The other thing the team were in touch about was the clinical trial that I'm on. I'll briefly go over it for those who have forgotten about it. The trial is on a process called Ex-vivo Lung Perfusion where they take harvested lungs and, using a modified heart-lung bypass machine flood the lungs with oxygen and electrolyte solutions to not only identify more clearly which lungs are actually genuinely viable, but to increase the numbers of them which are good for transplant. Lungs are notoriously difficult to gauge and so the number of them that make it through from harvest to transplant was, up until this trial started, a paltry 20%. So only 1 in 5 were of use. With the EvLP technique that number is now approaching 60%, trebling the number of lungs that can be used. This increases everybody's chances of a match but, perhaps more importantly, gives the doctors a much better understanding of what constitutes a viable set of lungs in the first place. Now the team behind the trial were in contact with new consent forms for me to sign as the trial, which is now a worldwide team effort, has changed in such ways that they legally need me to sign off as still being willing to participate. The news that instead of using the modified bypass machine a bespoke instrument is now being used for the procedure I see as a great leap forward and can find no reason at all to not remain on the list. I might get a set of lungs that's been through it and I might get a conventional set, I don't care really, except the science nerd in me wants to have been part of something groundbreaking. A particularly idiotic thought bearing in mind just how amazing simply having a conventional transplant really is if you stop and think of the logistics of it all.

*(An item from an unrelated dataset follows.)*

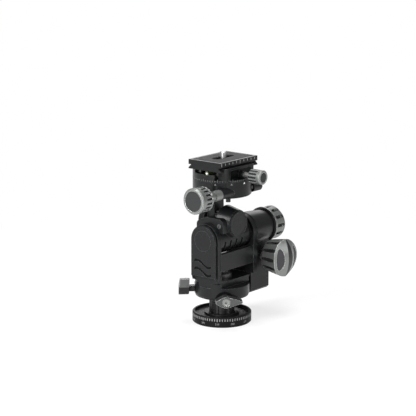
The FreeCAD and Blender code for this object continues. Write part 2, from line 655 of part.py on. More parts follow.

So there we are, things are looking good and at a year past my being placed on the transplant list I'm still well within the average time it takes to reach transplant so I'm relatively happy. I'd be happier if I could get out more but that hasn't been an issue of late as lots of people have come to see me. The main one being my best friend Dave, who currently lives in America. He's been all over the place for the last 6 or 7 years so when he is home he does seem to spend a lot of time here. In his week and a half at home I had three sessions; two of about four hours with other friends present and one seven hour session just us watching the tennis. This harked back to my time post bone marrow transplant when Dave and another mate Owen would give up their Friday nights out in town to come and sit with me, and they'd get drunk and eat Haribo sweets while we watched the wrestling and they eventually fell asleep sometime in the small hours before getting poured into a taxi home. Dave worked his way through 11 bottles of beer and a bottle of wine (and a bag of Haribo sweets) during those seven hours for which I can only praise him. He's a machine - he was getting through a bottle of beer nearly every other game at one point it was so tense. It was the Murray - Verdasco match where Murray came from two sets down to win so it was perhaps understandable.

So he's away back again but he's back in August to deal with selling his flat in Glasgow and it'll be great to see him again. I really do miss him terribly. In reality him and Owen have always been the two friends who would visit the most often as well as rallying others to visit too and now they've gone and moved to different countries like the self centred bastards they are. 

Dave's got all sorts of plans for the two of us once I'm well enough to execute them. I think thoughts like that keep him going to be honest so I'm never going to disabuse him of the notion that I'll be in anything other than full health again post transplant. He deserves the hope.